As much as I like to fill my case with the things I love, most of the space in my case is filled with emergency clothes that I know will be the most comfortable. This means I usually end up packing a lot of leggings, converse, baggy tops, and cardigans. Recently, I have shot an outfit and then immediately run back to the hotel to put my leggings and comfortable clothes on for walking around.
No wonder I don’t have any space in my suitcase anymore.
This might not be the same for everyone, but I get really anxious when I am travelling by train even though I do it a lot. I have several different conditions that I have had since I was much younger, that make it difficult to stand for long periods of time. I worry so much that I won’t be able to get a seat on train where I haven’t been able to make a reservation and it makes train travel an incredibly stressful thing for me. Lately, I have had so many problems with trains being cancelled and everyone being shoved onto the next train, that I actually prefer to get a coach where I know I am guaranteed a seat.
During a Flight
For me, one of the worst parts of travelling as someone who is plus size is the flight. At size 24 the seats are very snug and if I am sharing a row with strangers I can’t help but feel embarrassed that it is a little more cosy than it normally would be, especially if I’m in the middle. I’ve joked about it a number of times and no one has ever had an issue, but it’s hard not to feel as though everyone around me is as uncomfortable as me.
It makes me feel as though I am constantly worried and hypersensitive to how much space I am taking up, which on a two hour plus flight can be pretty disheartening and soul destroying.
That brings me on to the next uncomfortable part about being plus size on a plane…
The BRIGHT YELLOW seat belt extender.
I will do ANYTHING to put off asking for a seat belt extender and on some occasions I’ve been known to make it look like my seat belt is fastened to avoid having to ask. I wouldn’t mind so much but the stewardesses have absolutely zero regards for how a person may be feeling about asking and they march down the aisle, bright yellow extender in hand, and give it to you in front of everyone. There is NOTHING discreet about it unfortunately and if I can avoid asking for one, I will.
Another thing that terrifies me about flying is the cupboard-sized toilet, and since my first plus sized experience using a plane bathroom I haven’t been again.
I imagine for someone of a smaller size they’re a pretty tight squeeze, but there is literally no way I’d fit comfortably, so I make sure I drink as little as possible during a flight – which is very hard when flying makes you so dehydrated. I haven’t actually flown long haul since I put on so much weight, but I am praying the toilets are a little bit bigger on larger planes. Right?
Finally, when it comes to flights I always hate how much of a mission it is to get on and off. The aisle is tiny (understandably) and when I have a suitcase, a handbag and a coat (depending on where I am going) it can be very hard for me to move through the aisle quickly. I can’t help but think I am holding everyone up and dread to think what they’re thinking, but the worst part is that by the time I have found my seat and put my luggage overhead, I am so warm that I feel so gross and don’t want to sit next to anyone.

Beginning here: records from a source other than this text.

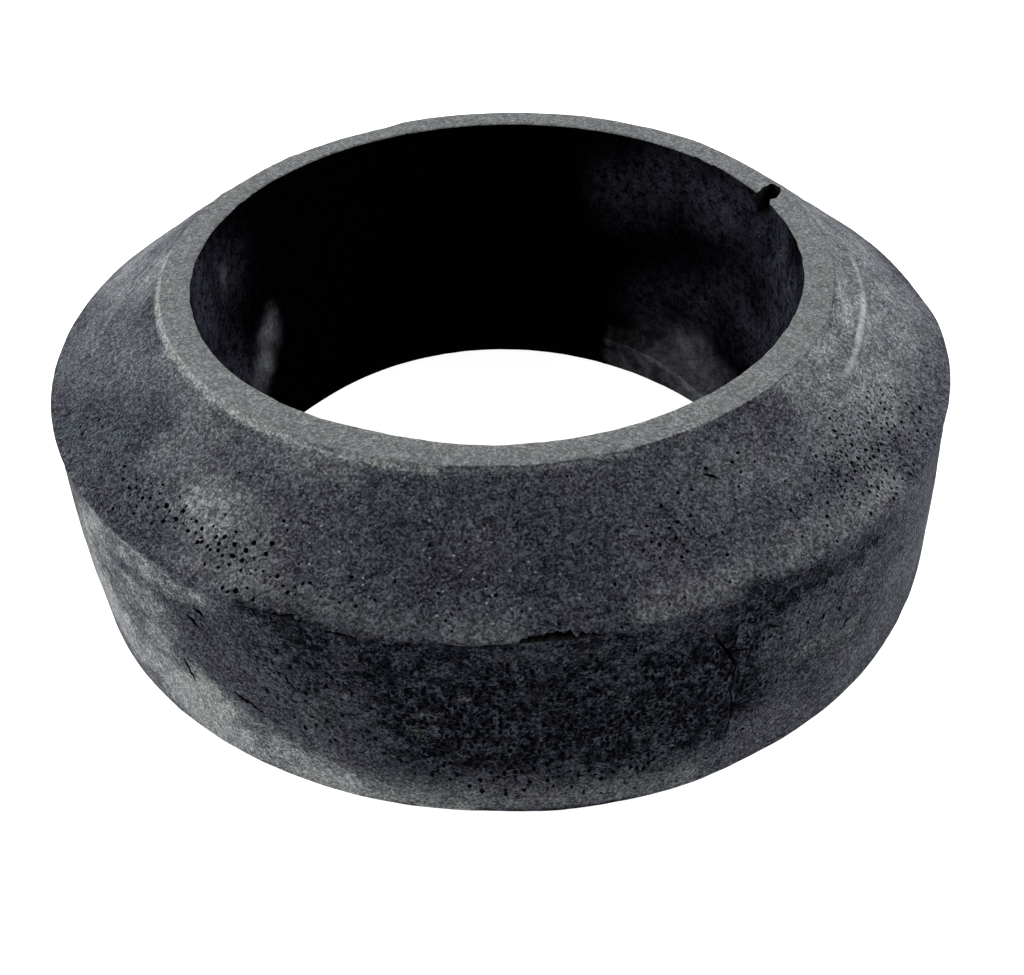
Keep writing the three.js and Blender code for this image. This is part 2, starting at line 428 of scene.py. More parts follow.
# %% [markdown]
# ## What the mould left
#
# The halves of the mould met slightly askew, so the parting line climbs towards the front. On the
# right a fold stands up from the bevel with a shallow trough behind it, on the left a faint band
# crosses the bevel, and the land's edge carries a thin bead. All are vertex moves, because each
# is lower than a millimetre and has no edge of its own. The fine ones follow the normals. The
# broad ones go outwards, and partly upwards on the bevel, so the parting line never folds over.

# %% Parting line's tilt and the wall's lean
foot_lean = 0.4 * MM
skin = points_of(ring)
skin_radius = np.hypot(skin[:, 0], skin[:, 1])
outside = skin_radius > land_radius
skin[outside, 2] += parting_rise(skin[outside, 1], skin[outside, 2])
down_wall = 1 - np.clip(skin[:, 2] / parting_height, 0, 1)
skin[:, 0] += foot_lean * down_wall * (skin_radius > bore_radius + bore_edge)
move_points(ring, skin)


# %% Fold, band, bead and unevenness
fold_path = [
    [8, 1.76], [2, 1.77], [-6, 1.766], [-18, 1.77], [-22, 1.756], [-29, 1.735], [-33, 1.72],
]
trough_path = [[8, 1.87], [-6, 1.905], [-16, 1.905], [-26, 1.88], [-31, 1.86]]
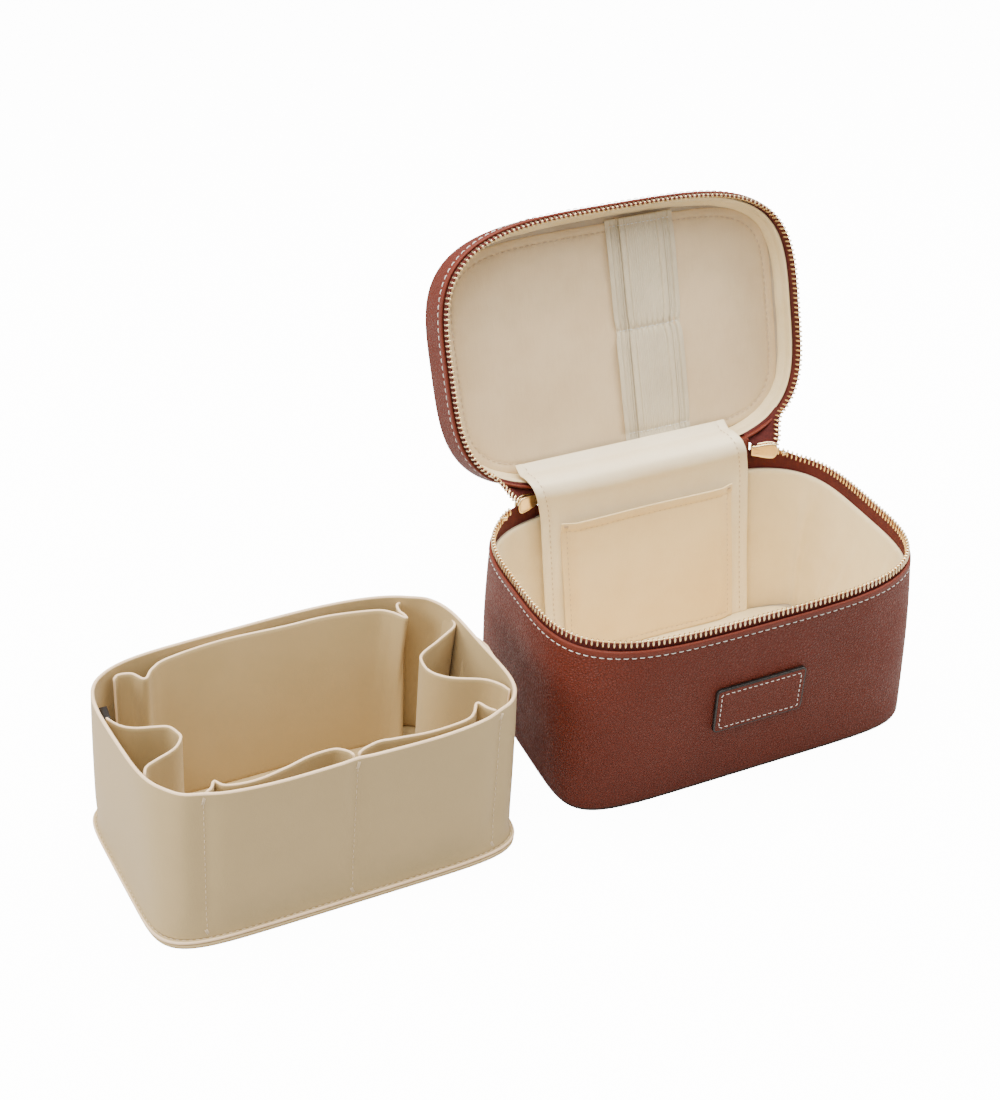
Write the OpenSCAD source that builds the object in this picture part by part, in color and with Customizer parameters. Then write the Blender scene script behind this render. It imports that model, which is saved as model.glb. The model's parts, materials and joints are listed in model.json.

Whenever I travel to a warm country I always get that initial moment of dread where I think oh my god, what if it is too warm? Since going from a size 12 to a 24 I have definitely noticed that my ability to cope in hot weather has got a lot worse and if the trip requires a lot of walking my body definitely struggles.
I don’t feel like I miss out and I always do as much as I can, making sure I take regular breaks, but there’s no worse feeling than thinking you’re holding people back from doing what they want to do because you need to rest for 10-15 minutes.
As well as it being hard work physically, there have been a lot of times where I have received horrible looks for being in clothes that help keep me cool and comfortable. Which I should be, right?
I’m not bothered about wearing swimwear or a short sun dress, in fact I will wear whatever I am comfortable in and be happy. For some reason, it’s everyone else that seems to have a problem with what I am wearing and despite trying, it can be hard to not let it get to me. I’ve had to put up with stares, laughing and people pointing.
As much as I want to be body positive, this can make it very difficult at times.
Hotels and Sleeping Arrangements
When I travel with friends or larger groups (not just me and my boyfriend) I always have a mini panic about what the sleeping arrangements will be.
A lot of the time we have accommodation where we get to pick which bed we sleep in (either a villa or a triple hotel room) and I feel awful when I have to ask for the strongest, biggest bed.
I always worry that if I’m sharing a bed with someone and it’s small, that I will take up so much room they will be uncomfortable, especially as sometimes I get really bad pains with my knee while travelling. I also worry that if the second bed is a smaller pop up bed, that I will be far too heavy and break it.
On top of that I then worry that I’m upsetting people by asking for the bigger bed, so it’s a nasty little circle of worry.
There’s so many different things that have changed for me now that I’m travelling while plus size, but will I let it hold me back from doing the things I want to do? Absolutely not.